Make sure to include your Salad API key in the Salad-Api-Key header.

Step 5: Download Your Model

In the .output field of the completed job json, you will find 2 urls: webui and diffusers. The webui url lets you download your model in a format that can be used with popular stable diffusion user interfaces. The diffusers url lets you download your model in a format that can be used with the Huggingface Diffusers library. Since I’ll be using ComfyUI for this tutorial, I’ll download the webui version.

You can download the model by copying the url into your browser, or with the following command:

wget {webui_url}

You’ll receive a file called pytorch_lora_weights_webui.safetensors that contains your trained model. This file can be used with the ComfyUI interface to generate images.

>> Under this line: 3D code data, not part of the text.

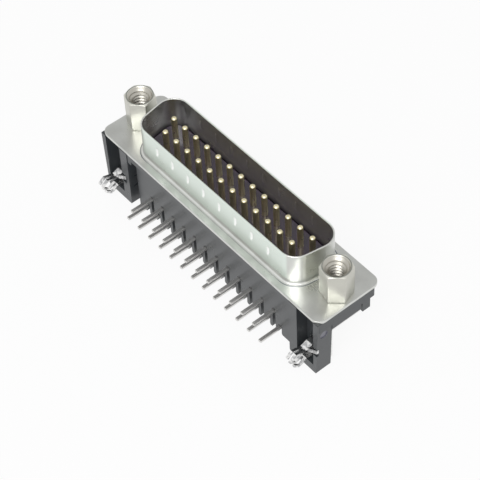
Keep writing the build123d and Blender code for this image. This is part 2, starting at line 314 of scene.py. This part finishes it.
def pressed(ring, z, depth, reach):
    """Push a wall ring inwards by the dimples' depth.

    The depth falls smoothly to nothing within a reach of an upright line through each dimple.
    """
    past_end = np.maximum(abs(z - dimple_z) - (dimple_half_length - dimple_half_width), 0)
    aside = np.min(abs(ring[:, :1] - dimple_places), axis=1)
    near = np.clip(1 - np.hypot(aside, past_end) / reach, 0, 1)
    sunk = depth * near * near * (3 - 2 * near)
    on_long_wall = abs(abs(ring[:, 1]) - abs(ring[:, 1]).max()) < 1e-6
    ring = ring.copy()
    ring[:, 1] -= np.sign(ring[:, 1]) * sunk * on_long_wall
    return ring


def shell_rings():
    """A section carried round the D: flange edge, front, crease, root, wall, rim, inside, back.

    Between the flange's oblong and the D the rings are blended point by point; the crease, the
    root and the rim are parts of circles, and the wall's rings carry the dimples.
    """
    rings = []

    def add(outline, z):
        rings.append(np.column_stack((outline, np.full(len(outline), z))))

    for turn in np.linspace(-np.pi / 2, np.pi / 2, edge_points):
        centre_z = flange_back_z + flange_edge if turn < 0 else -flange_edge
        inset = flange_edge * (1 - math.cos(turn))
        add(flange_ring(inset), centre_z + flange_edge * math.sin(turn))
    outer = flange_ring(flange_edge)
    inner = d_ring(wall + root_round + crease_width)
    for share in (0.25, 0.5, 0.75, 1.0):
        add(outer + share * (inner - outer), 0.0)
    for turn in np.linspace(0, np.pi, crease_points)[1:-1]:
        growth = wall + root_round + crease_width * (1 + math.cos(turn)) / 2
        add(d_ring(growth), -crease_depth * math.sin(turn))
    for turn in np.linspace(0, np.pi / 2, root_points):
        growth = wall + root_round * (1 - math.sin(turn))
        add(d_ring(growth), root_round * (1 - math.cos(turn)))
    for z in wall_rows:
        add(pressed(d_ring(wall), z, dimple_depth, dimple_half_width), z)
    rim_round = (wall - wall_inside) / 2
    for turn in np.linspace(0, np.pi, rim_points):
        growth = wall_inside + rim_round * (1 + math.cos(turn))
        add(d_ring(growth), rim_z - rim_round * (1 - math.sin(turn)))
    for z in wall_rows[::-1]:
        add(pressed(d_ring(wall_inside), z, bump_depth, bump_half_width), z)
    add(d_ring(wall_inside), inside_step_z[1])
    add(d_ring(0.0), inside_step_z[0])
    add(d_ring(0.0), flange_back_z + flange_edge)
    inner = d_ring(flange_edge)
    for share in (1.0, 0.75, 0.5, 0.25):
        add(outer + share * (inner - outer), flange_back_z)
    return np.array(rings)


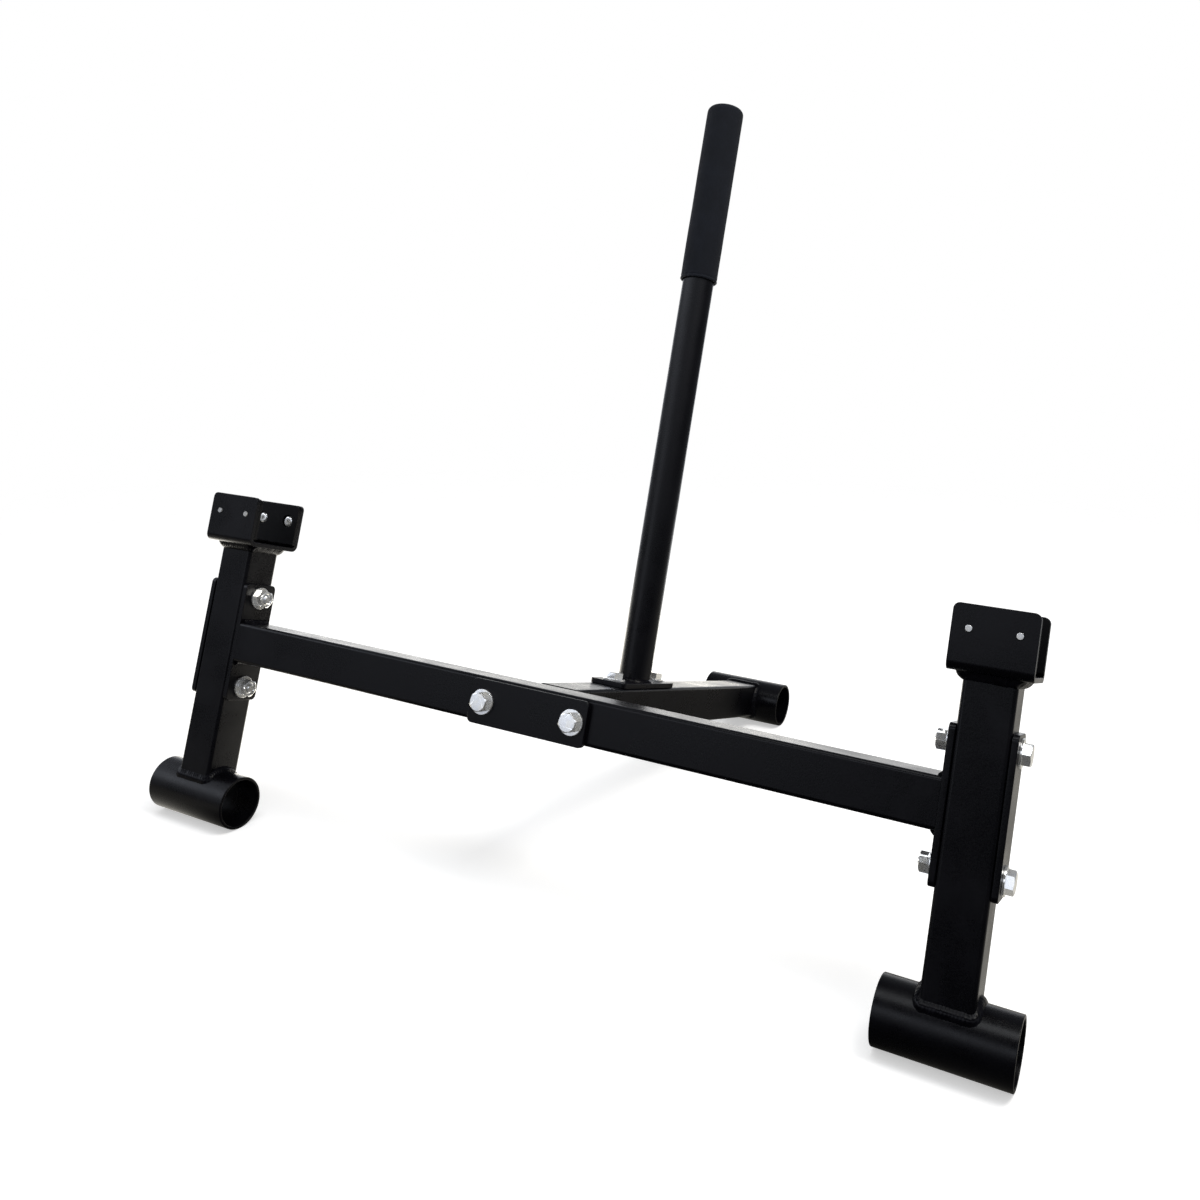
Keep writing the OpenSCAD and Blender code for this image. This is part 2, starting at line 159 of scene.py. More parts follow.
class JackStudio(bpy.types.PropertyGroup):
    """Floor, light and camera of the picture"""

    floor: colour("Floor", "Colour of the floor", (0.86, 0.86, 0.86))
    floor_radius: length("Floor radius", "Radius of the floor, which fades out within it", 2.6)
    floor_glow: share("Floor glow", "Light that the floor shows the camera", 0.45)
    room: number("Room light", "Strength of the room's light", 0.55)
    mirrored_room: share("Mirrored room", "Strength of the room in reflections", 0.22)
    front: share("Front", "Strength of the room in front in reflections", 0.02)
    left: share("Left", "Light at the left in reflections", 0.35)
    strip: number("Strip", "Low strip of light in front in reflections", 1.2)
    high: number("High light", "Band of light high in front in reflections", 3.0)
    mirrored_floor: number("Mirrored floor", "Strength of the pale floor in reflections", 1.7)
    shaded_floor: share("Shaded floor", "Strength of the shaded floor in reflections", 0.12)
    left_floor: share("Left floor", "Strength of the floor at the left in reflections", 0.40)
    mirrored_tint: colour("Floor tint", "Tint of the near floor in reflections", (1.0, 0.96, 0.87))
    room_tint: colour("Room tint", "Tint of the room in reflections", (0.84, 0.89, 1.0))
    top_power: number("Top lamp", "Power of the lamp overhead", 10, "POWER")
    side_power: number("Side lamp", "Power of the lamp at the right", 18, "POWER")
    camera_place: FloatVectorProperty(
        name="Camera place", description="Where the camera stands",
        default=(0.49825, -1.01816, 0.54519), subtype="XYZ", unit="LENGTH",
    )
    camera_turn: FloatVectorProperty(
        name="Camera turn", description="Turn of the camera about X, Y and Z",
        default=[math.radians(turn) for turn in (79.490, -1.625, 27.383)], subtype="EULER",
    )
    sensor_width: number("Sensor width", "Width of the camera's frame", 36, "CAMERA")
    focal_length: number("Focal length", "Focal length on that frame", 32.962, "CAMERA")
    shift: FloatVectorProperty(
        name="Shift", description="Shift of the frame", default=(-0.03468, -0.08430), size=2
    )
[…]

Step 6: Generate Images With ComfyUI

Now that you have your trained model, you can use ComfyUI to generate images. ComfyUI is a powerful user interface for generating images with stable diffusion models. If you have docker, you can run ComfyUI with the following command:

docker run -it --rm \
-v ./output:/opt/ComfyUI/output \
-v ./models:/opt/ComfyUI/models \
-p 8188:8188 \
--gpus all \

Otherwise, you can install ComfyUI locally by following the instructions in the ComfyUI GitHub Repository. For this method, you will also need to download Stable Diffusion XL Base and Stable Diffusion Refiner from Huggingface, and store them in the checkpoints directory in your comfyui installation. This step is automated in the above docker run command.

The rest of this tutorial will assume you’re using the docker method, but the process is very similar if you’re running ComfyUI locally.

Once ComfyUI is running, you can navigate to http://localhost:8188 in your browser to access the interface. You’ll see a screen like this: ComfyUI Default View

You’ll also see that two folders have been created in the directory you ran the docker command from, called output and models. This is where the images generated by ComfyUI will be saved. You’ll see the models directory has several subdirectories, one of which is loras. This is where you’ll place your trained model. You’ll also see a checkpoints directory, which is where the base models are stored.

├── checkpoints
├── controlnet
├── diffusers
├── embeddings
├── gligen
├── hypernetworks
├── loras
├── style_models
├── unet
├── upscale_models
├── vae
└── vae_approx

ComfyUI has a feature where you can drag-and-drop any image made in ComfyUI, and it will populate the workflow used to make it. This is a great way to learn how to use the tool, and to experiment with different settings. You can also use the Load Workflow button to load a workflow from a file. Drag this image into the ComfyUI interface to see the workflow used to generate it.

Timber Image With Workflow

You should see a workflow like this:

Timber Workflow

Find the “Load LoRA” node, and select your safetensors file from the list.

Lora Loader

The next step is adjust the prompts to generate the image you want. You can experiment with different prompts, and see how they affect the output. The top set of nodes labeled “CLIP Text Encode (Prompt)” is where you tell the model what you want. This should include the special token you used in the instance prompt when training the model. The bottom set of nodes labeled “CLIP Text Encode (Prompt)” is where you tell the model what you don’t want.


Make sure to put your prompts in both nodes. The left nodes are for the refiner model, and the right nodes are for the base model.

Finally, press the “Queue Prompt” button to generate the image. You’ll see nodes highlight and show progress as the generation process moves through various stages. Once the image is generated, you’ll see a preview of it in the “Save Image” node. You’ll also see the file has been created in the output directory.

Timber as a steampunk engineer